Item 1, 4, 8 and 11. Summary Term Sheet; Terms of the Transaction; Interest in Securities of the Subject Company; Additional Information.

Items 1, 4, 8 and 11 of the Schedule TO are hereby amended and supplemented by adding the following text thereto:

“On June 2, 2011, LabCorp announced that Purchaser had extended the Offer, upon the terms and conditions set forth in the Offer to Purchase, until 6:00 p.m., New York City time, on June 15, 2011. As previously announced, the Offer was previously extended by Purchaser to June 1, 2011. The Offer may be further extended as described in the Offer to Purchase. The Depositary has advised LabCorp that, as of 6:00 p.m. New York City time, on June 1, 2011, an aggregate of 24,701,567 Shares, or approximately 82.3% of the outstanding Shares, had been validly tendered into, and not withdrawn from, the Offer, including 199,438 Shares tendered through notices of guaranteed delivery.
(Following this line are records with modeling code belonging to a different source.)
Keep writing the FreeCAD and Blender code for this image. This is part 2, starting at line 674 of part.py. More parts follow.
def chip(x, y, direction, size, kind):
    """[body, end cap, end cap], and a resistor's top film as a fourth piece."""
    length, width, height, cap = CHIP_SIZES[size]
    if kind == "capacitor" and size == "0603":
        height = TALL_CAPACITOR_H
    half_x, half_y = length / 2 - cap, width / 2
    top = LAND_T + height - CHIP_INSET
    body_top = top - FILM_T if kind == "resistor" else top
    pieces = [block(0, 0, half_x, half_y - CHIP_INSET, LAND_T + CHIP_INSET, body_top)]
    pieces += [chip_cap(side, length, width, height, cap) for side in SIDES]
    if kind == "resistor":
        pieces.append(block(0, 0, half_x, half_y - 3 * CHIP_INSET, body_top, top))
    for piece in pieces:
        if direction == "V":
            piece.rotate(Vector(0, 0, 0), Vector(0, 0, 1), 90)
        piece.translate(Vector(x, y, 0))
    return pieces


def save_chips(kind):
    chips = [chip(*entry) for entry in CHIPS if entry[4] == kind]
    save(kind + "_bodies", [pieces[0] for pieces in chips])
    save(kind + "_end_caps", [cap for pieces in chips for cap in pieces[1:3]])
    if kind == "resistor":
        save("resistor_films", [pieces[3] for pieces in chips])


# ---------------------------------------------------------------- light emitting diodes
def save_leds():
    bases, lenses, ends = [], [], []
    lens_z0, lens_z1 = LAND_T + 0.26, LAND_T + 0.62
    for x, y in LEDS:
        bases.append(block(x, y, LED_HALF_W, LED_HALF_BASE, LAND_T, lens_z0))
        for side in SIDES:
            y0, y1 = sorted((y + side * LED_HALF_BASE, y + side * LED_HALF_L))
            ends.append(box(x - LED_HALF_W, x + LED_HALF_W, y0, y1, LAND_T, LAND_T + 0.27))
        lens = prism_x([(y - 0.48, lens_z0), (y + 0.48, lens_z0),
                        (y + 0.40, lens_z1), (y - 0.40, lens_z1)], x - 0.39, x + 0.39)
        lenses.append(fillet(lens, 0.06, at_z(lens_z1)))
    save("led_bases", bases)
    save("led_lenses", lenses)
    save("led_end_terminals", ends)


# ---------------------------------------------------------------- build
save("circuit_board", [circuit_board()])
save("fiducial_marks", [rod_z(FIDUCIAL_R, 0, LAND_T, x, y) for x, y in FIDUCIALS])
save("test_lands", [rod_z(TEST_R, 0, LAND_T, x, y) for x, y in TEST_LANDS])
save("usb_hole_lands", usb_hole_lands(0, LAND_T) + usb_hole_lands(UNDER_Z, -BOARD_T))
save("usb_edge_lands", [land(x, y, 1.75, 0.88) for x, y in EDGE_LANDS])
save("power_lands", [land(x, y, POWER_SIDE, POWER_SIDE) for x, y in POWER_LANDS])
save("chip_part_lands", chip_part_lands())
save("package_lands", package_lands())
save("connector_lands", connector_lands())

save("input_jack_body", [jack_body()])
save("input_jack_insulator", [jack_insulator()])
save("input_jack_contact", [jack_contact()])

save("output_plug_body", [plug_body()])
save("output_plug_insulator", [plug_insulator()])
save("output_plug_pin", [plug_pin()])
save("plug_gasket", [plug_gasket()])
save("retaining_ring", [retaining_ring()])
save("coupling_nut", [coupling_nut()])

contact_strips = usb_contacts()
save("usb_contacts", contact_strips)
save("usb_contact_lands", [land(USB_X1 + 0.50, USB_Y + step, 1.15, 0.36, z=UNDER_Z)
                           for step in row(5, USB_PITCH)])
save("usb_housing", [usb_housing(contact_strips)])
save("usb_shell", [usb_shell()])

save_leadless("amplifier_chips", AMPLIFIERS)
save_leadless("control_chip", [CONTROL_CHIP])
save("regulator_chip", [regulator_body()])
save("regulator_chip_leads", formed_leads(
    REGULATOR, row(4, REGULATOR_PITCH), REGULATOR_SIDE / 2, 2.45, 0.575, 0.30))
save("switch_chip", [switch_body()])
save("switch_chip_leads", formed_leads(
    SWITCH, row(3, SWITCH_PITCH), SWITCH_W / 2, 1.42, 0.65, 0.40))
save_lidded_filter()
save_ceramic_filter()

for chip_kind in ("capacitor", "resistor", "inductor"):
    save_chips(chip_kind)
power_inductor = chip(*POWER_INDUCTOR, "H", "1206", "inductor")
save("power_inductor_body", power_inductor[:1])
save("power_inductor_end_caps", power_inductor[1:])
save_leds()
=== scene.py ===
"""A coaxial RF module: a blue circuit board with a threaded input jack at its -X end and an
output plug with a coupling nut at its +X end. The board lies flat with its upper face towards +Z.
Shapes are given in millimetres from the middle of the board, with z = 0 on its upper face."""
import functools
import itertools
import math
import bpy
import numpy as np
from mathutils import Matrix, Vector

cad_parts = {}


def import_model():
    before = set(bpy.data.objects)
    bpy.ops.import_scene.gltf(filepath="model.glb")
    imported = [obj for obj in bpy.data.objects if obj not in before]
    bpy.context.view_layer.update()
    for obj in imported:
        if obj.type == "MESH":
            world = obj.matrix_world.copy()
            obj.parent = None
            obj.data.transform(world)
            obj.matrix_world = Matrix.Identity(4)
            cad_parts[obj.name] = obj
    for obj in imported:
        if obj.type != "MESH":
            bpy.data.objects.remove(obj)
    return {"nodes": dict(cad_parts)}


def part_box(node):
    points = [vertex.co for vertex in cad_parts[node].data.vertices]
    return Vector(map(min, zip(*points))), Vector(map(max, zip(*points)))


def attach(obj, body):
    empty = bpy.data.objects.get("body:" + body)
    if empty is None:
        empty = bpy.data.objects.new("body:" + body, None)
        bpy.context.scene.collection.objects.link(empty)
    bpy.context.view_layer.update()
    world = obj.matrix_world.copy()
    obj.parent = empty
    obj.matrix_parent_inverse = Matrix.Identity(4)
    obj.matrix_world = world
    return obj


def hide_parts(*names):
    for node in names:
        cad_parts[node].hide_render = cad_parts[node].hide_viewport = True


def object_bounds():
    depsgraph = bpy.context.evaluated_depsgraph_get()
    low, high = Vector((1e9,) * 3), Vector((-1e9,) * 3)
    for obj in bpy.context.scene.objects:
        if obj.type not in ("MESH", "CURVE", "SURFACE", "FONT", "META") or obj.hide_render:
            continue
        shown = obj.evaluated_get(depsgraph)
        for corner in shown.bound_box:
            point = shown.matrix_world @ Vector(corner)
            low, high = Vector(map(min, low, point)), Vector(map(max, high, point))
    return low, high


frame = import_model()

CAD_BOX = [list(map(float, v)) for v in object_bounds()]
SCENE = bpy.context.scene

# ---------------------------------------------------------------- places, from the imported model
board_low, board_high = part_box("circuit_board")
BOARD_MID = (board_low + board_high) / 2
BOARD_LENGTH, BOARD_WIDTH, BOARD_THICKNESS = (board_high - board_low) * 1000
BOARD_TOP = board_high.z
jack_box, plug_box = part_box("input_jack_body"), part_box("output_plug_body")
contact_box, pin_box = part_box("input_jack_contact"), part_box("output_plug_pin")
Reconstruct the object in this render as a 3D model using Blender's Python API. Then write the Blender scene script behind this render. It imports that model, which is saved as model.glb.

On June 2, 2011, LabCorp issued a press release announcing the extension of the Offer. The full text of the press release issued by LabCorp is set forth as Exhibit (a)(5)(K) hereto and is incorporated by reference herein.

Item 11 of the Schedule TO is hereby amended and supplemented by adding the following sentence at the end of the third paragraph of Section 15—“Certain Legal Matters—Antitrust Matters” of the Offer to Purchase:

“LabCorp is continuing to cooperate with the FTC in responding to the Second Request.”

Item 12. Exhibits.

Item 12 of the Schedule TO is hereby supplemented by adding the following exhibit:

“(a)(5)(K)        Press release issued by LabCorp on June 2, 2011.”


SIGNATURES

After due inquiry and to the best of my knowledge and belief, I certify that the information set forth in this statement is true, complete and correct.

 

LABORATORY CORPORATION OF AMERICA HOLDINGS
By:   /S/ F. SAMUEL EBERTS III

Name:

  F. Samuel Eberts III
Title:   Senior Vice President and Chief Legal Officer

Dated: June 2, 2011

 

OCM ACQUISITION CORP.
By:   /S/ F. SAMUEL EBERTS III
Name:   F. Samuel Eberts III
Title:   President and Secretary

 

Dated: June 2, 2011


EXHIBIT INDEX

 

Exhibit No.

 

Exhibit

(a)(5)(K)   Press release issued by LabCorp on June 2, 2011.